Mining bitcoin—or the process of validating blockchain transactions and releasing new coins—takes a serious amount of computing power. A single bitcoin transaction now requires more energy than an entire American household uses in a day. In 2017, it's extremely difficult to mine the world's most popular cryptocurrency without investing in expensive and space-hogging hardware.

In order to get around these limitations, one entrepreneurial man decided he would simply mine bitcoin at NYC's Department of Education, where he's worked as a computer systems manager for over a decade. Unfortunately for Vladimir Ilyayev, he was caught and fined four vacation days (worth an estimated $611) by the New York City Conflicts of Interest Board (COIB), according to a recently published disposition.

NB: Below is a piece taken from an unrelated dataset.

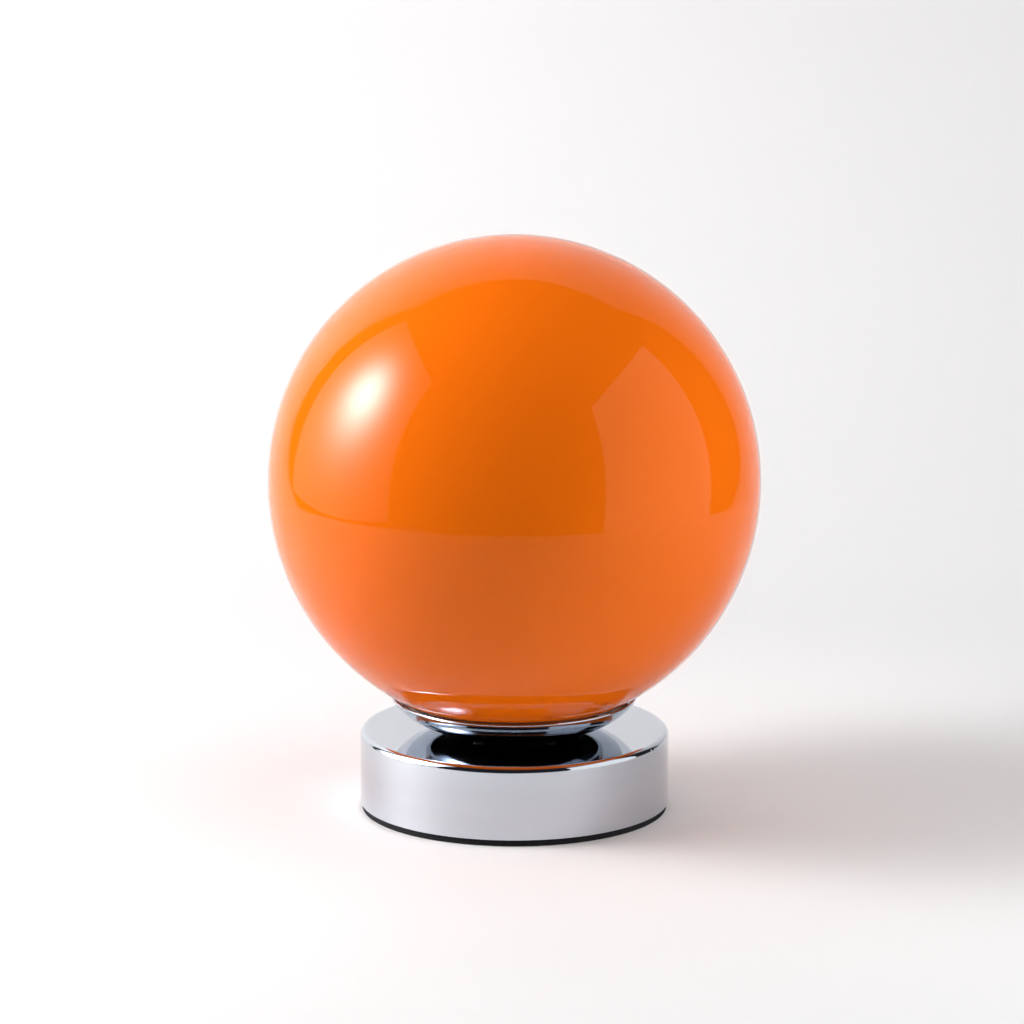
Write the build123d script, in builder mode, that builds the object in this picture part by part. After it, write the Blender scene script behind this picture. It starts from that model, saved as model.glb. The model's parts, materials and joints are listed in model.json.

According to the document—which bears his signature—Ilyayev installed a bitcoin mining program that ran at night that he could monitor from his home. Ilyayev admitted to "mining software on my DOE computer from 6:00 p.m. until 6:00 a.m. every night from March 19, 2014, until April 17, 2014, when my bitcoin mining software was shut down by the DOE's Division of Instructional and Information Technology."

The disposition also makes it clear how determined Ilyayev was to get in on the cryptocurrency gold rush. It indicates that he made "five or six" initial attempts to install bitcoin mining tech, and each time was "thwarted by the DOE security software." Eventually though, Ilyayev was able to bypass his employer's security protocols, at least for a short while. The disposition does not explain how he accomplished this.

The DOE fined Ilyayev not just for misusing the DOE's computers, but also because he was making money, or engaging in a "profit-making activity" during work, which violates city regulations.

This isn't the first time a government employee has been caught mining bitcoin while on the job. In 2014, Rishard Chapoteau, who also worked at NYC's Department of Education, was caught attempting to mine bitcoin via a "Raspberry Pi computing device" that he stashed in a network closet.

In fact, according to his disposition, Chapoteau tried to install bitcoin mining software at the exact same time Ilyayev was running his. Unlike Ilyayev however, there is no evidence Chapoteau "successfully obtained bitcoin," according to his statement, therefore he wasn't fined.

Last year, a former Federal Reserve employee was also reprimanded for installing bitcoin software on his work computer. In January, he was convicted of a misdemeanor, fined $5,000, and sentenced to 12 months probation.